4. Create a plot that shows the probability distribution for the number of Heads in 15 flips of a coin that is biased so that the probability of a Heads happening on any flip is .7 rather than .5. Use the parameter type = "o" in the plot code.
5. Find the probability that a score sampled from the RawHappiness distribution with mean equal to mean(RawHappiness) and standard deviation equal to sd(RawHappiness) is:
a) between 50 and 65
b) less than 45
c) between 30 and 55
d) greater than 57
6. A barrel contains many colored balls. Half of them are red and half are blue. The experiment is to reach into the barrel and pull out at random 15 balls, one at a time, noting each ball's color and return the ball to the barrel before selecting the next one.

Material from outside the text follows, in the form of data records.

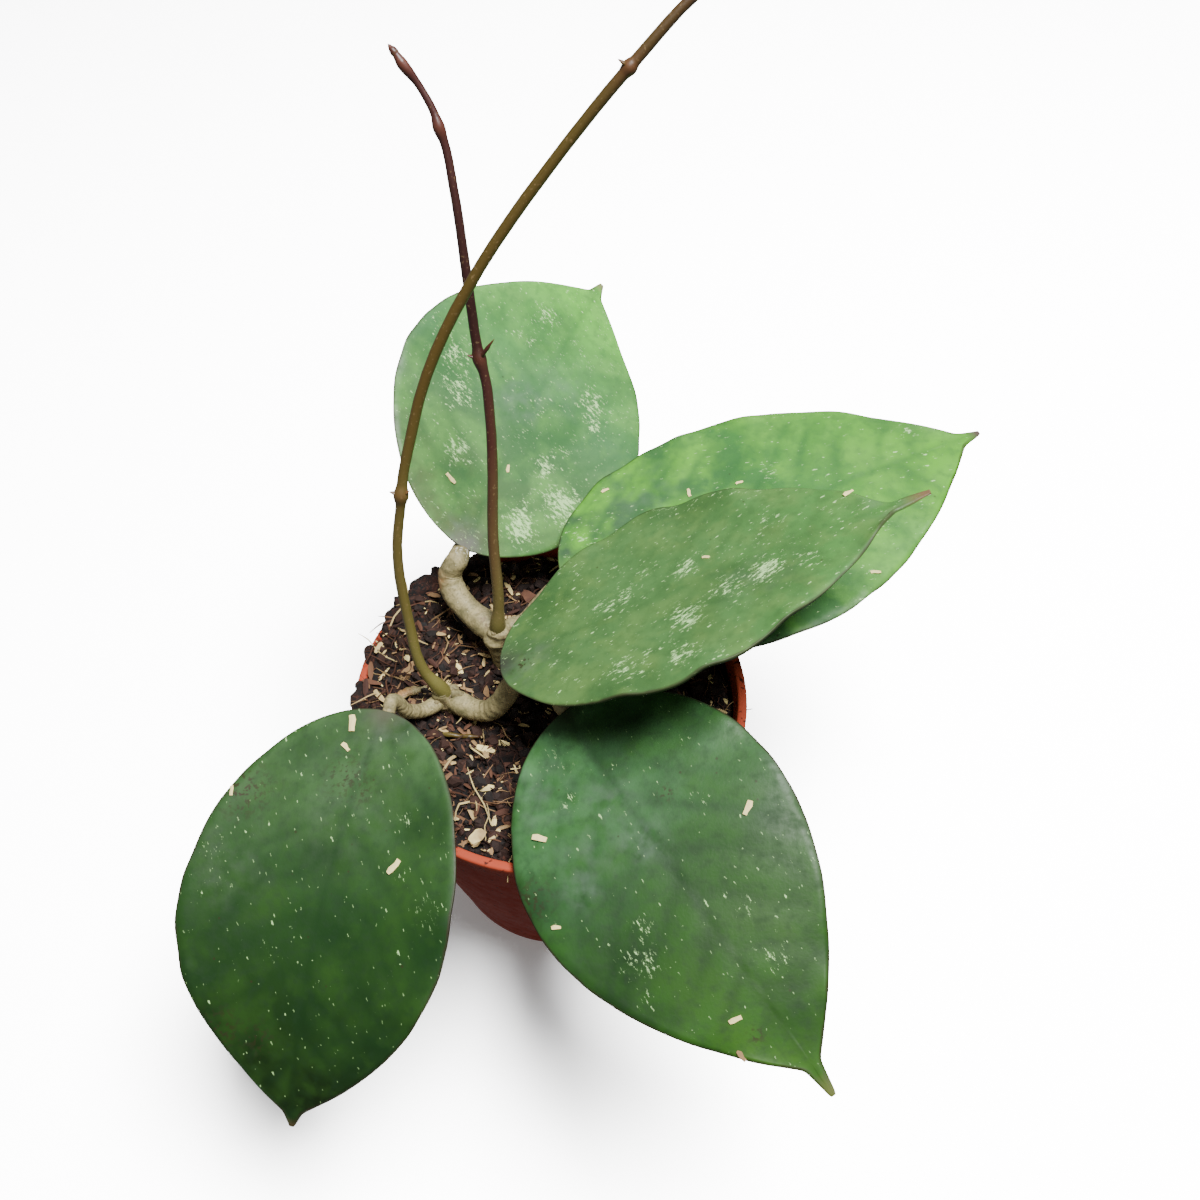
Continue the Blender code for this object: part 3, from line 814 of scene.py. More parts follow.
@dataclass
class CompostBed:
    """The compost: lumpy coir heaped against the left and back-left of the pot and sunken at the right."""

    finish: Coir = Coir("damp_coir_compost")
    steps: int = 200
    rings: int = 66
    edge_radius: float = 56.2
    heap_height: float = 5.5
    heap_bearing: float = 152.0     # direction of the heap from the middle, degrees from +X towards +Y
    heap_spread: float = 38.0

    def heap(self, x: float, y: float) -> float:
        """Return the height of the heap over the level bed at a place, all in mm."""
        away = math.hypot(x, y)
        bearing = math.degrees(math.atan2(y, x)) - self.heap_bearing
        bearing = (bearing + 180) % 360 - 180
        share = math.exp(-(bearing / self.heap_spread) ** 2)
        return self.heap_height * share * max(0.0, (away - 22) / 36) ** 1.3

    def level(self, x: float, y: float) -> float:
        """Return the height of the compost without its lumps at a place, all in mm."""
        level = SOIL_LEVEL - SOIL_TILT * x / POT_TOP_RADIUS + 1.2 * noise.noise(Vector((x / 9, y / 9, 4.2)))
        return level + self.heap(x, y)

    def height(self, x: float, y: float) -> float:
        """Return the height of the compost's surface at a place, all in mm."""
        lumps = (3.0 * noise.noise(Vector((x / 6.5, y / 6.5, 7.1)))
                 + 2.2 * noise.noise(Vector((x / 2.6, y / 2.6, 1.3))))
        lumps += 2.2 * abs(noise.noise(Vector((x / 3.4, y / 3.4, 12.0)))) - 0.9
        return self.level(x, y) + lumps

    def build(self) -> None:
        """Spin the bed and raise its lumps."""
        floor = POT_FLOOR + 0.3
        wall = NurseryPot.wall_radius
        profile = [(0.0, floor), (wall(floor) - POT_WALL - 1.6, floor),
                   (wall(floor + 2) - POT_WALL - 0.4, floor + 2),
                   (wall(SOIL_LEVEL - 8) - POT_WALL - 1.4, SOIL_LEVEL - 8)]
        profile += [(self.edge_radius * (1 - ring / self.rings), SOIL_LEVEL)
                    for ring in range(self.rings + 1)]
        bm = bmesh.new()
        verts = [bm.verts.new(mm((radius, 0.0, height))) for radius, height in profile]
        edges = [bm.edges.new(pair) for pair in zip(verts, verts[1:])]
        bmesh.ops.spin(bm, geom=verts + edges, cent=(0, 0, 0), axis=(0, 0, 1), dvec=(0, 0, 0), angle=math.tau,
                       steps=self.steps, use_merge=True, use_duplicate=False)
        bmesh.ops.remove_doubles(bm, verts=bm.verts, dist=mm(0.01))
        lump = bm.verts.layers.float.new("lump")
        for vert in bm.verts:
            if vert.co.z < mm(SOIL_LEVEL - 0.5):
                continue
            x, y = vert.co.x * 1000, vert.co.y * 1000
            height = self.height(x, y)
            away = math.hypot(x, y)
            if away > self.edge_radius - 0.4:
                height = min(height, POT_HEIGHT + 1.0)
            vert.co.z = mm(height)
            # Painted shade: the lump value grows with the height over the level bed, so the compost's colour
            # leaves the hollows nearly black.
            vert[lump] = min(1.0, max(0.0, 0.35 + 0.30 * (height - self.level(x, y))))
        material = self.finish.make()
        add_piece("compost_bed", bm, [material], ["soil"])
        CompostSpill(self).build(material)


@dataclass
class CompostSpill:
    """Lumps of compost that lie over the rim where the pot is heaped."""

    bed: CompostBed
    arcs: Sequence[tuple[float, float, float, float, float]] = (
        # from and to bearing in degrees, distance from the middle, height, radius
        (112.0, 160.0, 57.2, 104.6, 4.3), (122.0, 150.0, 60.0, 103.8, 3.0), (176.0, 192.0, 58.4, 104.0, 2.2),
        (163.0, 171.0, 57.6, 103.8, 1.6))

    def build(self, material: Material) -> None:
        """Build the lumps.

        Args:
            material: Material of the compost.
        """
        tubes = []
        steps = 6
        for start, stop, away, height, radius in self.arcs:
            knots = []
            for step in range(steps + 1):
                share = step / steps
                bearing = math.radians(start + (stop - start) * share)
                swell = math.sin(math.pi * (0.06 + 0.88 * share)) ** 0.6
                knots.append((away * math.cos(bearing), away * math.sin(bearing),
                              height + 0.6 * radius * (swell - 1), radius * swell))
            tubes.append(Tube(knots, sides=28, per_span=10, flat=0.8, lump=2.4, lump_size=2.7))
        bm = new_tubes(*tubes)
        # The spill's lumps take one middle value of the painted-shade lump mask.
        lump = bm.verts.layers.float.new("lump")
        for vert in bm.verts:
            vert[lump] = 0.6
        add_piece("compost_spill", bm, [material])


class Bit(Enum):
    """Kinds of loose bits in the compost, which say where each takes its shade from."""

    CRUMB = (0.0, 0.42)
    FIBRE = (0.30, 0.86)
    CHIP = (0.40, 1.0)
    ROOT = (0.80, 1.0)


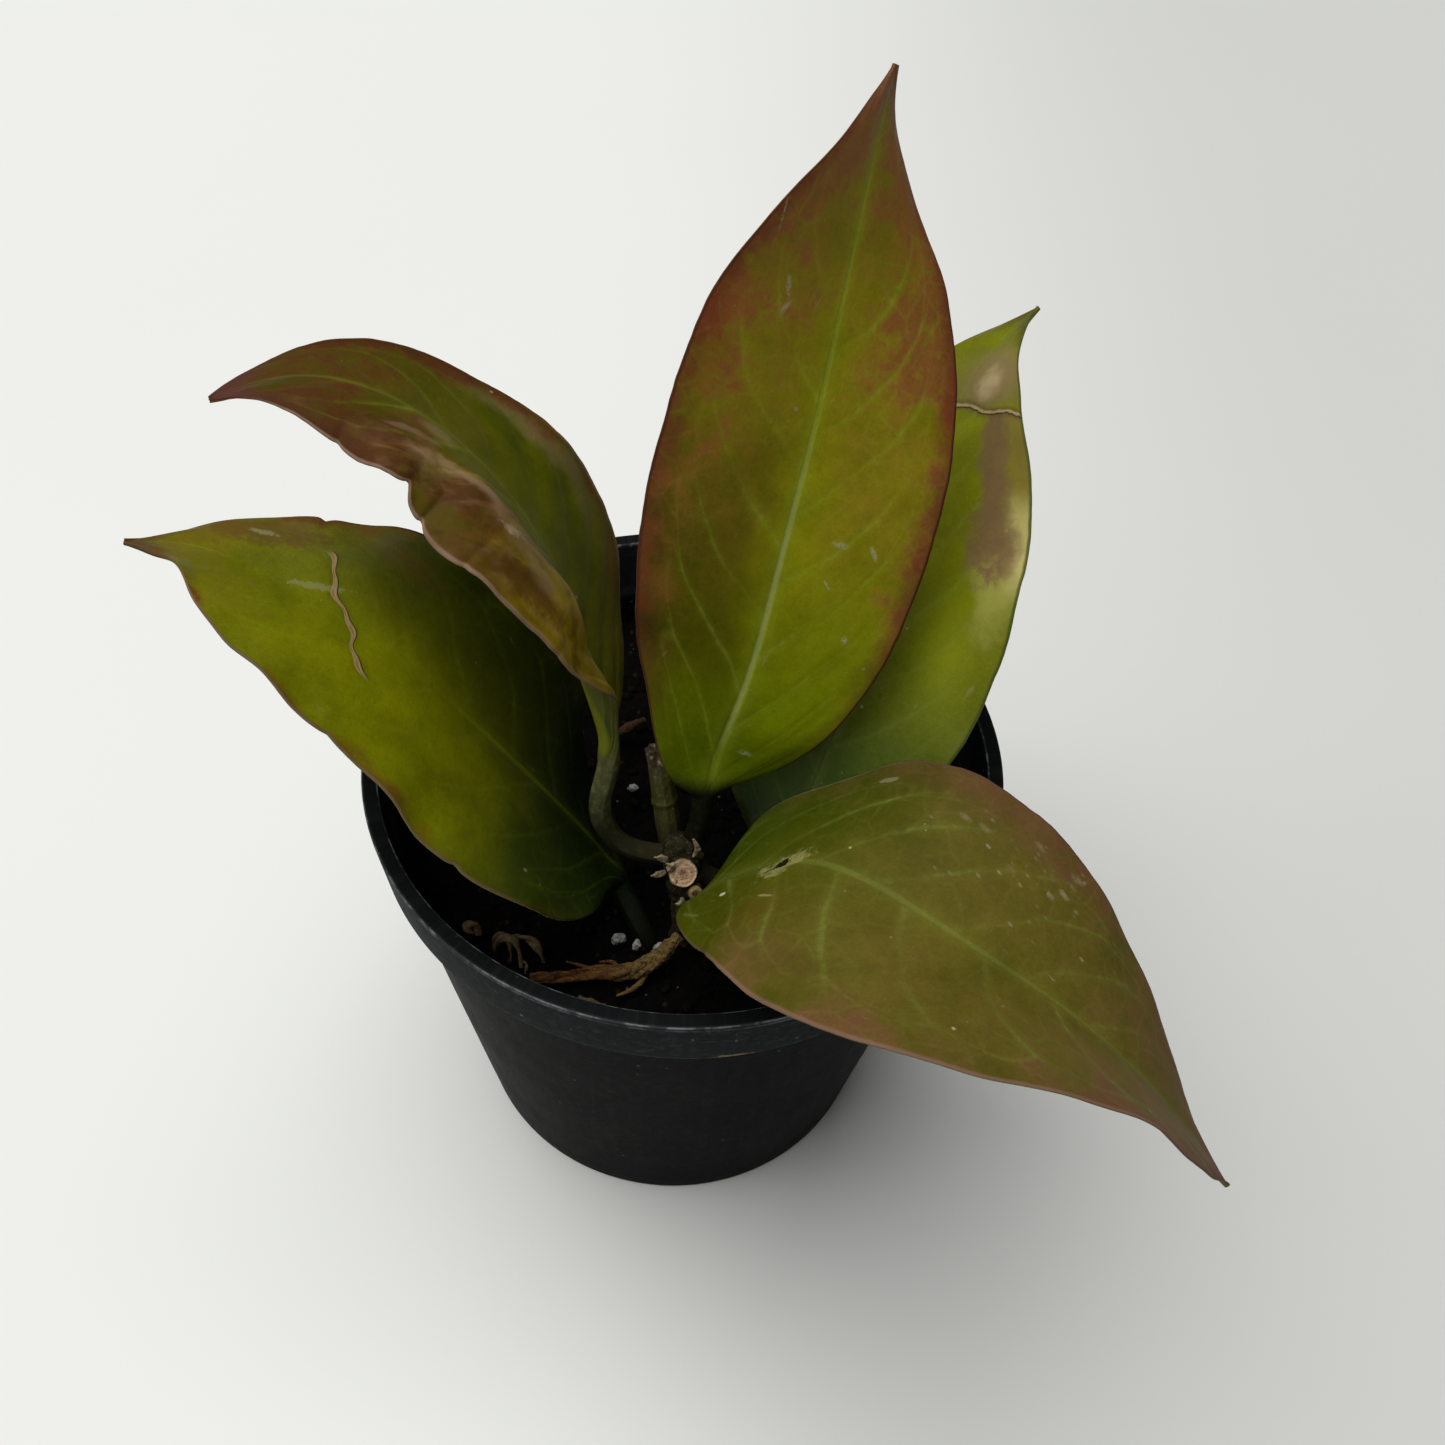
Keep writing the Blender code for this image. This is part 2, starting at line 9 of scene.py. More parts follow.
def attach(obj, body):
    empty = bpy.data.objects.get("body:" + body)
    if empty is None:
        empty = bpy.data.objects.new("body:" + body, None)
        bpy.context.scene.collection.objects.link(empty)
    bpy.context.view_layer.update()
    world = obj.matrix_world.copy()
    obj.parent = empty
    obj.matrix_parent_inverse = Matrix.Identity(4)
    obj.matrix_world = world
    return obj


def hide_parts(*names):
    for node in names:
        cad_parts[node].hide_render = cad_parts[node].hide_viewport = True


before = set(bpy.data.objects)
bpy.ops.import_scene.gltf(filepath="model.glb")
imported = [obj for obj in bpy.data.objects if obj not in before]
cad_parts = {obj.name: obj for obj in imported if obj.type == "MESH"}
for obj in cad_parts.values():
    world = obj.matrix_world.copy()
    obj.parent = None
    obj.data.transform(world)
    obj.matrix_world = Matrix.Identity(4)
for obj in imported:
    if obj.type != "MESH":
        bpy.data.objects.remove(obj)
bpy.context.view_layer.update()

a) What is the probability that less than 10 of the balls in your sample are red? Call this probability the probability of Event A.
b) What is the probability that the number of balls in your sample that are red is 8, 9, 10, 11,or 12? Call this probability the probability of Event B.
c) What is the probability that Event A or Event B occurs?
d) What is the probability that Event A and Event B both occur?
7. How high above the x score of 100 is the density curve for a normal distribution with a mean of 90 and a standard deviation of 10?
8. a) Take 10 different samples of 20 scores from the normal distribution with a mean of 125 and a standard deviation of 15. Find the mean of each sample and display them.
b) Now take 10 different samples of 100 scores from the normal distribution with a mean of 125 and a standard deviation of 15. Display them.
c) Describe and explain the differences between the two sets of sample means.